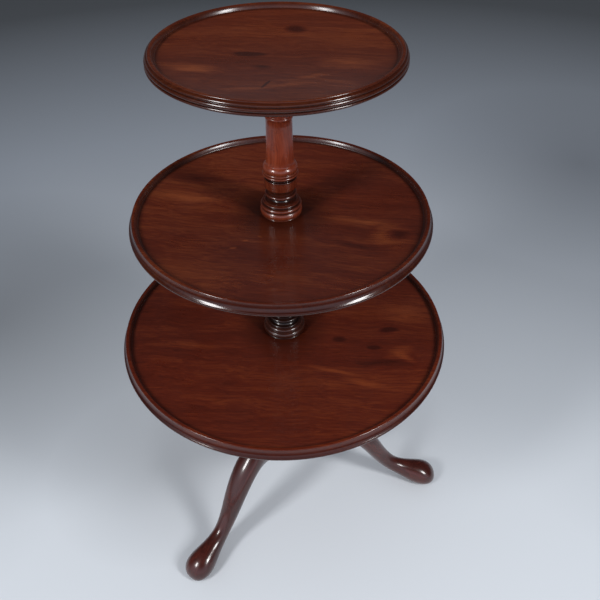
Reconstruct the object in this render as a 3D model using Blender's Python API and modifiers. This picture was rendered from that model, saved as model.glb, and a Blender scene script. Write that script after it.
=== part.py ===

______

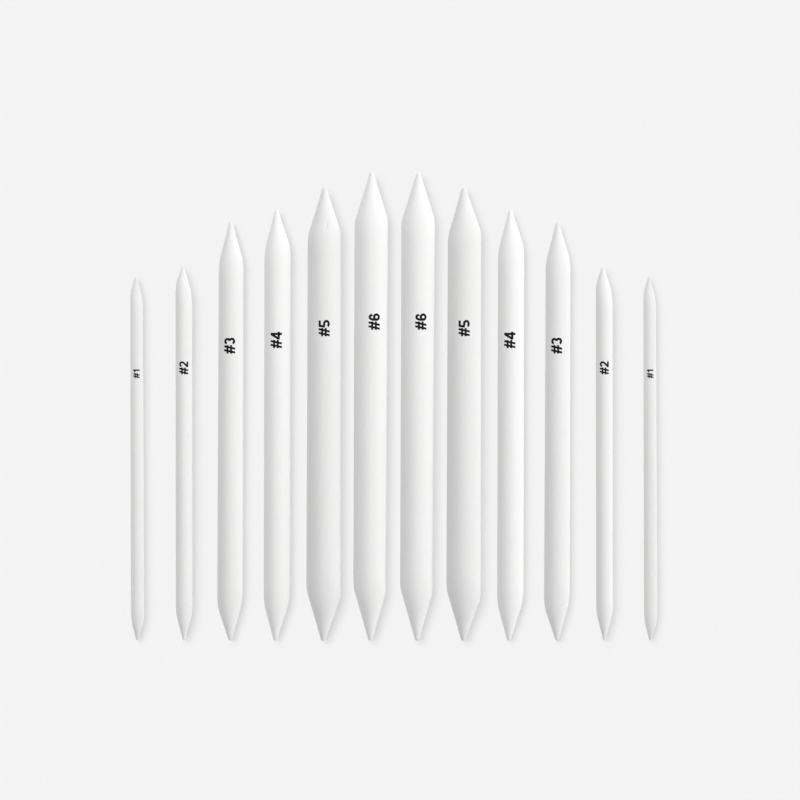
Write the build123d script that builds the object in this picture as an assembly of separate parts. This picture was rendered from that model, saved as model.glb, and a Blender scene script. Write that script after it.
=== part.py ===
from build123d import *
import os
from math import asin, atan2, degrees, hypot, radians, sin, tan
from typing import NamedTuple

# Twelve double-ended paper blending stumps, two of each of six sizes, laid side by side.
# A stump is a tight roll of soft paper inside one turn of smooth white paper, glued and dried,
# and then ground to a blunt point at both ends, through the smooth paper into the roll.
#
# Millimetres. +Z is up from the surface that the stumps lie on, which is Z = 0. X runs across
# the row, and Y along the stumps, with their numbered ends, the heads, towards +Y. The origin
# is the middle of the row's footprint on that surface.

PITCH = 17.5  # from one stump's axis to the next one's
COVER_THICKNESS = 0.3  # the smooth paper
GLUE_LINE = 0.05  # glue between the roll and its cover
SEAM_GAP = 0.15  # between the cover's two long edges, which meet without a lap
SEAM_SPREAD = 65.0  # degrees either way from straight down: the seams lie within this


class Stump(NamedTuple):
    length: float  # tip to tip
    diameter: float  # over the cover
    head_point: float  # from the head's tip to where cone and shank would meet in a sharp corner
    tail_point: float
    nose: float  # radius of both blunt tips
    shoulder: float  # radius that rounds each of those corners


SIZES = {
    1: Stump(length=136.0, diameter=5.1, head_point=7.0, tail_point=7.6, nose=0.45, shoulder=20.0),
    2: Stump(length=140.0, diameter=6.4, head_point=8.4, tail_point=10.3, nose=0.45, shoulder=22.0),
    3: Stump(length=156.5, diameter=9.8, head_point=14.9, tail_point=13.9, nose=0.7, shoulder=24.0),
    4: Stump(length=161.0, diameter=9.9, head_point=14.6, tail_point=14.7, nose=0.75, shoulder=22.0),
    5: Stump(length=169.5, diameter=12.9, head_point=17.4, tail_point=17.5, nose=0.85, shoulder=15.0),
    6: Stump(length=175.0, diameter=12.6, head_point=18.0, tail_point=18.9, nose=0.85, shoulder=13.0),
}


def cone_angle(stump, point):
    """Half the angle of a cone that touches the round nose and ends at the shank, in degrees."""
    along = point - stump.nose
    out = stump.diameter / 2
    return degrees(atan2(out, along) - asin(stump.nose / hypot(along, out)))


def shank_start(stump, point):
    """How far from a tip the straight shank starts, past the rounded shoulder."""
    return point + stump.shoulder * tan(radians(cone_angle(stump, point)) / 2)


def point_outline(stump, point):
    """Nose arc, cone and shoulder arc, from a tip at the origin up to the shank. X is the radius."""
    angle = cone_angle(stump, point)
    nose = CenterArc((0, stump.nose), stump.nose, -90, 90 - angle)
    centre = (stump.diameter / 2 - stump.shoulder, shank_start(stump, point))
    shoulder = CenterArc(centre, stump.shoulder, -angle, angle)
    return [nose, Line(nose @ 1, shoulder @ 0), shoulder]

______

• [Objective]
Write down exactly the span of lines above from the one containing "Write the build123d" to the one containing "from typing import NamedTuple", both ends included.

• [Output for this task]
Write the build123d script that builds the object in this picture as an assembly of separate parts. This picture was rendered from that model, saved as model.glb, and a Blender scene script. Write that script after it.
=== part.py ===
from build123d import *
import os
from math import asin, atan2, degrees, hypot, radians, sin, tan
from typing import NamedTuple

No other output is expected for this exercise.